WORK INSTRUCTIONS
Gather the lines that hold the string "starting".

start RECORD LIST

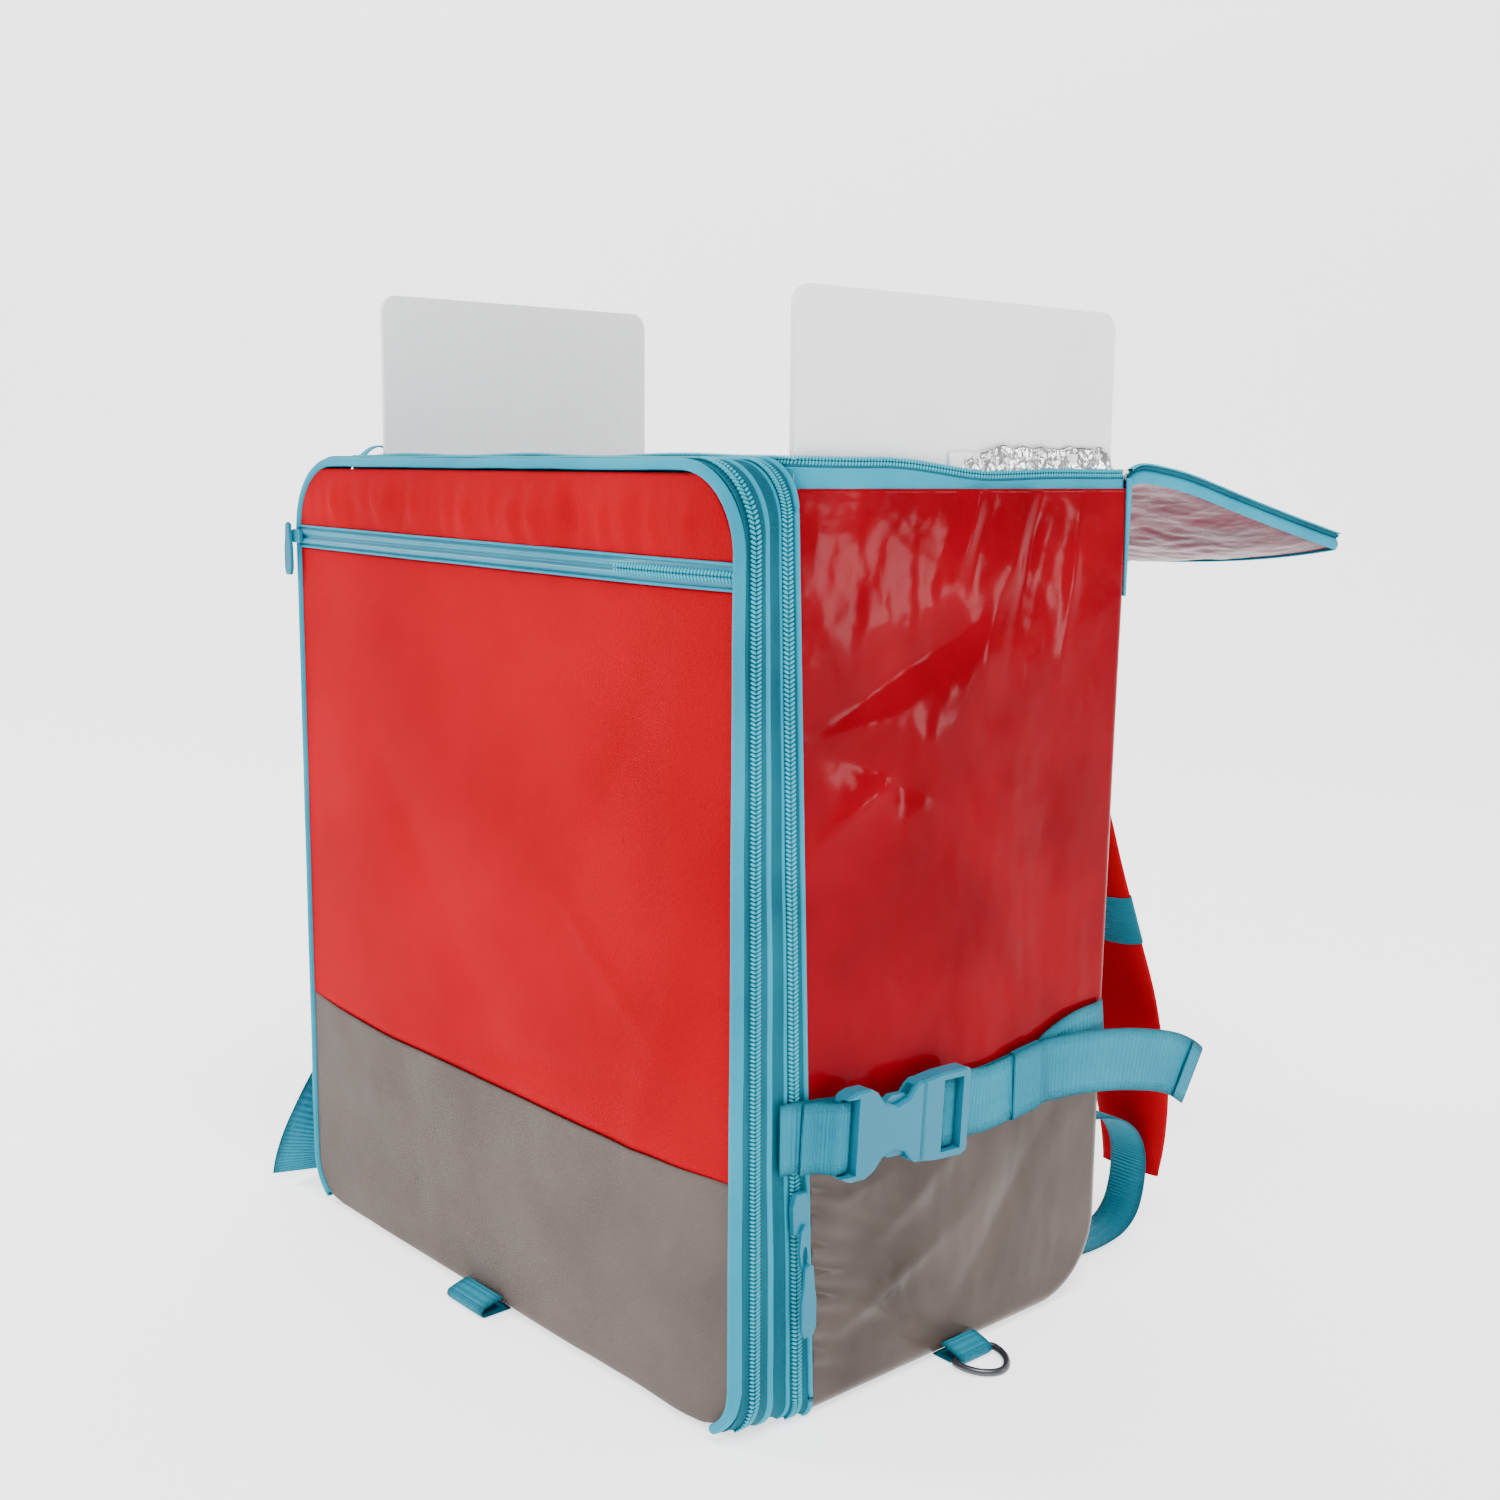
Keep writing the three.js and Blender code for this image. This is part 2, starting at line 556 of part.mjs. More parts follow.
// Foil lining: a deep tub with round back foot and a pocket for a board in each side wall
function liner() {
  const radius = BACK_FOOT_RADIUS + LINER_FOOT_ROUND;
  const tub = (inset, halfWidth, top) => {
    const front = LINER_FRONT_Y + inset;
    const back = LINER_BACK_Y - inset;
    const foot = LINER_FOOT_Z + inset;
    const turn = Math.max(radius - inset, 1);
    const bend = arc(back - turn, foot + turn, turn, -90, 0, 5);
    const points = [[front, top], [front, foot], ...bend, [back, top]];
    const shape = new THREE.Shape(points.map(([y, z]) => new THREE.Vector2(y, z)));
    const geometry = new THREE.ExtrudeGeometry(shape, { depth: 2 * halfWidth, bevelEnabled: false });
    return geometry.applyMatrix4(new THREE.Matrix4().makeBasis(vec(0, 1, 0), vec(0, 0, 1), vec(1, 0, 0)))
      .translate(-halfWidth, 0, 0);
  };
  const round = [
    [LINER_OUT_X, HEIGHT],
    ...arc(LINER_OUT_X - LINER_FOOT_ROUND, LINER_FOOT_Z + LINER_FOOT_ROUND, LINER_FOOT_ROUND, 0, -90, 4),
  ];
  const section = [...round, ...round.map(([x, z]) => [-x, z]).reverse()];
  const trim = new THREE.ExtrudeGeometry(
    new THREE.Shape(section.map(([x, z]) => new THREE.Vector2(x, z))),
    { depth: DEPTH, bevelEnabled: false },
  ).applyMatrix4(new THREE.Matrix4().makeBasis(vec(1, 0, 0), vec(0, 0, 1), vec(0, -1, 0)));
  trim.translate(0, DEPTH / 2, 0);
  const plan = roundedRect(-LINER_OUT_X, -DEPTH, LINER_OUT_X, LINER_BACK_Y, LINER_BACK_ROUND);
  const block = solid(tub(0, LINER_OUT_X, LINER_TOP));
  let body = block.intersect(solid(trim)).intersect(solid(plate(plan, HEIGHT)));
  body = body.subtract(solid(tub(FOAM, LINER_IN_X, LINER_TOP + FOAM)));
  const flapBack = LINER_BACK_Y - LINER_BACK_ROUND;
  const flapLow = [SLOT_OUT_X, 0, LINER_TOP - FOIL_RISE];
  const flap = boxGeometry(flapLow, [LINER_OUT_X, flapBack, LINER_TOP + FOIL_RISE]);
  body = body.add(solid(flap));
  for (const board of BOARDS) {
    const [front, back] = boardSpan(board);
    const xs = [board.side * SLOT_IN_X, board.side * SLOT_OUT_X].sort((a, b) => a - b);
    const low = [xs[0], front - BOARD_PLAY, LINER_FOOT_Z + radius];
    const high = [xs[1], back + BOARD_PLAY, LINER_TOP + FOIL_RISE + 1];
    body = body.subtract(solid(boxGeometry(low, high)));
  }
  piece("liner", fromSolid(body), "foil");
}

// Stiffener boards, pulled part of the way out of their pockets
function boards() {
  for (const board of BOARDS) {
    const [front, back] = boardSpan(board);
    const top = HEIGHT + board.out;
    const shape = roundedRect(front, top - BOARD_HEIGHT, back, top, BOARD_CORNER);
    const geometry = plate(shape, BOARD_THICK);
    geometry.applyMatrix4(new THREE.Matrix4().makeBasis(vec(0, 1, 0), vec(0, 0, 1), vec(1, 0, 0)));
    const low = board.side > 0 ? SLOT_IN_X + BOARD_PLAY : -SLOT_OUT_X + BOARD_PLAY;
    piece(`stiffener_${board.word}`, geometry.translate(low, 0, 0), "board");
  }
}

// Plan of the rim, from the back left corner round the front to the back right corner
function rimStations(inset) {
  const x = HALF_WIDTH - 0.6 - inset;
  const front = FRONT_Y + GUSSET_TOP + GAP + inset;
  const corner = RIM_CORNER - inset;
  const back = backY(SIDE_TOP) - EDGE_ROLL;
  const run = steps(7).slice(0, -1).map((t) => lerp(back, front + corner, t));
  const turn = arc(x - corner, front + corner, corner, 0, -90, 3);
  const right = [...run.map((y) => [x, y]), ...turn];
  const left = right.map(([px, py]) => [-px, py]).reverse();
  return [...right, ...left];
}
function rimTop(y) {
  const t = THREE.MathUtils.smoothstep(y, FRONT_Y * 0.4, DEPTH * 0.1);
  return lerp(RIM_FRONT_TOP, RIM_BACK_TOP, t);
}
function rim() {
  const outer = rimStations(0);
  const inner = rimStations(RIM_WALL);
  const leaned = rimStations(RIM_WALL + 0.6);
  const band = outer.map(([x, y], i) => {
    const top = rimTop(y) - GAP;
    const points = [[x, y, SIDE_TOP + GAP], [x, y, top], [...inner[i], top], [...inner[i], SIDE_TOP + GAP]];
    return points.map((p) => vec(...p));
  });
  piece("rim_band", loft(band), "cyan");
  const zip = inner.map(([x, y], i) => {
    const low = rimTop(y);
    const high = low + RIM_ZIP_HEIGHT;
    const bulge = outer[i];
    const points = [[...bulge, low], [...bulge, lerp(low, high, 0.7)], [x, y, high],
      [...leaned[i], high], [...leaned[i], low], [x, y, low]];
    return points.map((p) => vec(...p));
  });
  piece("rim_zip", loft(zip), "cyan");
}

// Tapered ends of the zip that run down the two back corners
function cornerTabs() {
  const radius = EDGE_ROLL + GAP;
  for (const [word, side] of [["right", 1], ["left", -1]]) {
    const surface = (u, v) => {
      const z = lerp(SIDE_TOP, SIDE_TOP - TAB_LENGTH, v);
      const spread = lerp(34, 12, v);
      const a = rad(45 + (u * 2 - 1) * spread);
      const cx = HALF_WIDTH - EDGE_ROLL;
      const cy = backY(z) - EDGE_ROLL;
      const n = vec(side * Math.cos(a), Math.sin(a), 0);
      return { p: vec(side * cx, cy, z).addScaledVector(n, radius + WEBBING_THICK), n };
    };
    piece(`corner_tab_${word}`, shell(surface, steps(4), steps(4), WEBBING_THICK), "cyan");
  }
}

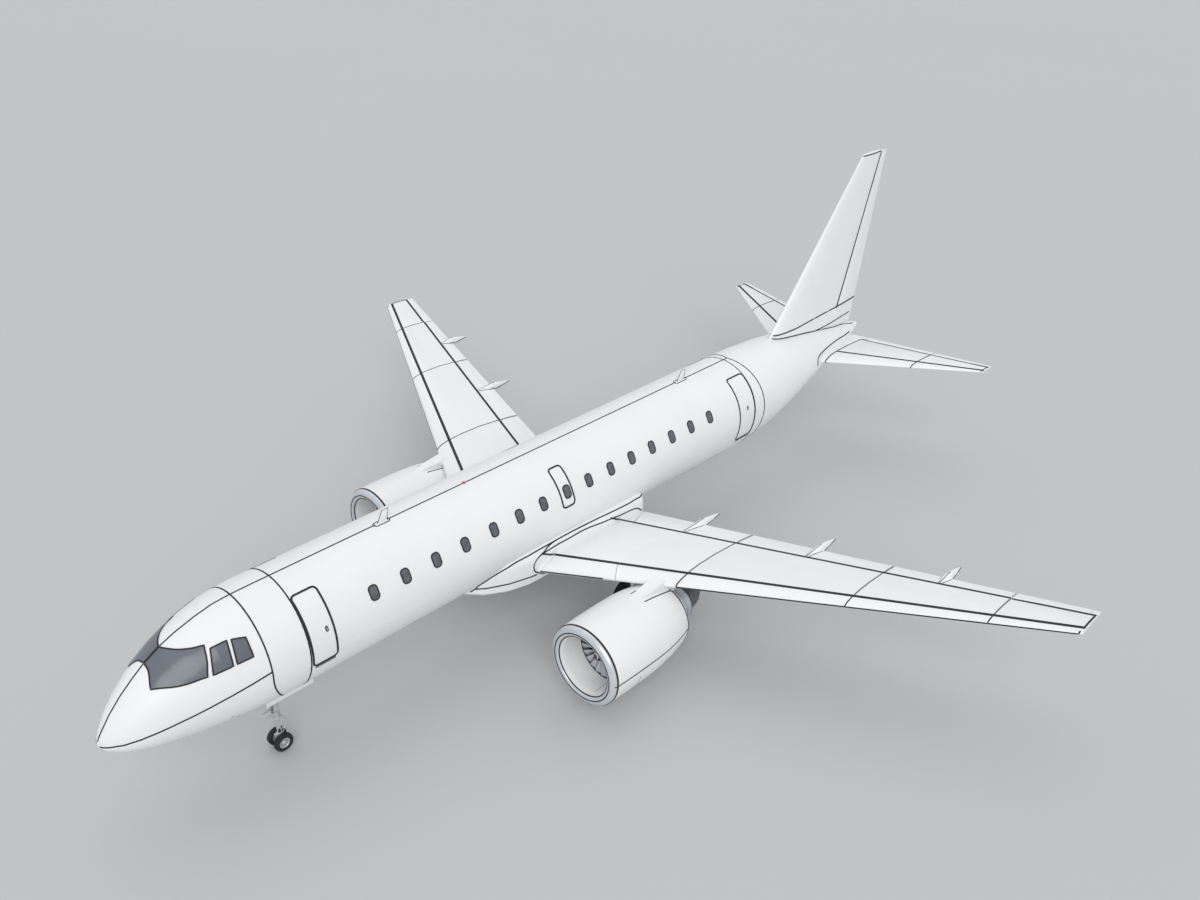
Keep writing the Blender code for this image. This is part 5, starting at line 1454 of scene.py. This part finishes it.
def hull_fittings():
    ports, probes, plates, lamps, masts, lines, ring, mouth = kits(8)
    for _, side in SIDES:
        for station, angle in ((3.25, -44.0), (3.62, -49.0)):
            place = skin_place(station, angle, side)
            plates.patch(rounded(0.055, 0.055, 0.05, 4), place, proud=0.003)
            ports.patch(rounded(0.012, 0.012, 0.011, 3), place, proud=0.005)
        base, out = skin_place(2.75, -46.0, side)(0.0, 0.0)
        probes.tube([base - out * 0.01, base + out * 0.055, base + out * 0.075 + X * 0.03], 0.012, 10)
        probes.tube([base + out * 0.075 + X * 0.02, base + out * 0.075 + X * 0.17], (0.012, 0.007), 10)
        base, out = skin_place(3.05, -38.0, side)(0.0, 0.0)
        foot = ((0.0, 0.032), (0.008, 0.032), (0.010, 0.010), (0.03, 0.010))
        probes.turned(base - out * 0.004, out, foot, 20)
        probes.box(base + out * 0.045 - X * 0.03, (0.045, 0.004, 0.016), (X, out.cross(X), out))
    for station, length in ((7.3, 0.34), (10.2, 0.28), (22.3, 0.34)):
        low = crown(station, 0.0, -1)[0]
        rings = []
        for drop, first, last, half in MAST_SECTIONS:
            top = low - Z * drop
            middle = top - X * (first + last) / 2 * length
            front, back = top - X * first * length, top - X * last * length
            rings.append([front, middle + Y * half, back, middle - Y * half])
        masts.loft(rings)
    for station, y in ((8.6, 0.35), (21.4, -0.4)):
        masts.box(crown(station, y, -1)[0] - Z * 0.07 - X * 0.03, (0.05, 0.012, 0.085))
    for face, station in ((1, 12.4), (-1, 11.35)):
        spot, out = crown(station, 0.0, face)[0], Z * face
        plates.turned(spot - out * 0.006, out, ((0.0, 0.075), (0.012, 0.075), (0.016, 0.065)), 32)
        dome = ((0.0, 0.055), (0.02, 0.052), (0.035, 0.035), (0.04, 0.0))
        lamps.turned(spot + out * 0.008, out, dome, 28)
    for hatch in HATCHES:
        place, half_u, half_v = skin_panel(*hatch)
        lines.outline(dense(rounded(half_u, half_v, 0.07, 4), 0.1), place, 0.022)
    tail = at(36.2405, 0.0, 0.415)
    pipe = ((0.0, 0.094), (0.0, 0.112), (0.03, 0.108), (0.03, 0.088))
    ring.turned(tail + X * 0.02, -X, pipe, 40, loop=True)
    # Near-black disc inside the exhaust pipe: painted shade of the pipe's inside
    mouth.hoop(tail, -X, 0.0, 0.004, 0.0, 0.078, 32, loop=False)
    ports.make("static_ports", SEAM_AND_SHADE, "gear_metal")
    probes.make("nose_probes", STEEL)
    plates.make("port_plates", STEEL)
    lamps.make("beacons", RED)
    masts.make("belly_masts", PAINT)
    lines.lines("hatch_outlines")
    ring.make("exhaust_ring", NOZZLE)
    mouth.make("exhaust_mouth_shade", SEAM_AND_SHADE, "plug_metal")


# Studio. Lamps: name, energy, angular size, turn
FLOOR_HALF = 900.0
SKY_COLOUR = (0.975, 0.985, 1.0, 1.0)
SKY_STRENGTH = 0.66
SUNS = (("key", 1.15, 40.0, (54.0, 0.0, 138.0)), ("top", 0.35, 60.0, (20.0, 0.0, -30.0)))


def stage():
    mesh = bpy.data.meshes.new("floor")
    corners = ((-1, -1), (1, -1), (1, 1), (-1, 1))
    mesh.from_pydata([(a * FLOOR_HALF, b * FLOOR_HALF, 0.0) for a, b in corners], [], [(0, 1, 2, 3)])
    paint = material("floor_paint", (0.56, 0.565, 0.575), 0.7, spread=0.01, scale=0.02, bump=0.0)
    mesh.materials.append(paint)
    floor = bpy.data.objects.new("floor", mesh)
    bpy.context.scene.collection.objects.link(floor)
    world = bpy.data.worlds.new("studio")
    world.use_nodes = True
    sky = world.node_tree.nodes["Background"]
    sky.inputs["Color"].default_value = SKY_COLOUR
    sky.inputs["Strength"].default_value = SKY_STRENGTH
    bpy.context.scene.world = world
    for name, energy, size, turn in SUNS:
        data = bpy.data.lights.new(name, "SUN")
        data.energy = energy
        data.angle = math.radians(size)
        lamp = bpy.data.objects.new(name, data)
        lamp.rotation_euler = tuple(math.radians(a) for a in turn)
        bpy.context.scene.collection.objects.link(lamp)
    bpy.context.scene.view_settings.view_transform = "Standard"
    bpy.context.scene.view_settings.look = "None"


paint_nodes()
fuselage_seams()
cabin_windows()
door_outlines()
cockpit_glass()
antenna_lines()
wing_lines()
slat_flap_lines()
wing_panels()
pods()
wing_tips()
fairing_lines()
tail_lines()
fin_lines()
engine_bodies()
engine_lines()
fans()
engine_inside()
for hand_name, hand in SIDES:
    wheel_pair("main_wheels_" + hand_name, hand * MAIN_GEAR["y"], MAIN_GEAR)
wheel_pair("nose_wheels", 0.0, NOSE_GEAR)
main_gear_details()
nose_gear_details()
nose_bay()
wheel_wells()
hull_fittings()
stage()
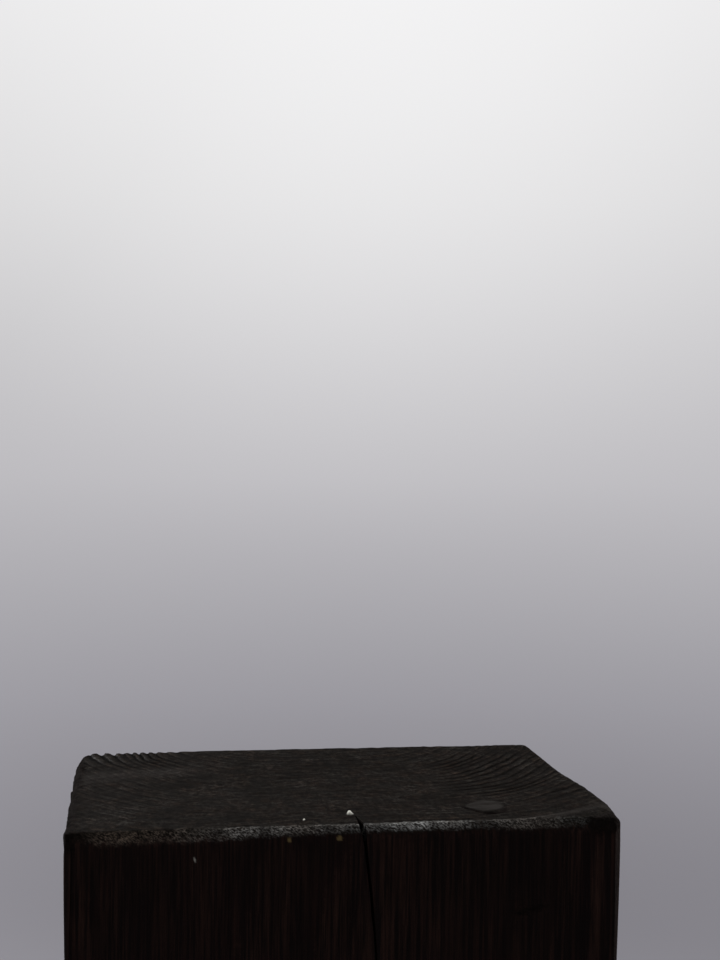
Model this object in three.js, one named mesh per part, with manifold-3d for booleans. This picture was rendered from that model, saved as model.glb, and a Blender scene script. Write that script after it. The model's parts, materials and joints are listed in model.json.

end RECORD LIST

REPLY
Keep writing the three.js and Blender code for this image. This is part 2, starting at line 556 of part.mjs. More parts follow.
Keep writing the Blender code for this image. This is part 5, starting at line 1454 of scene.py. This part finishes it.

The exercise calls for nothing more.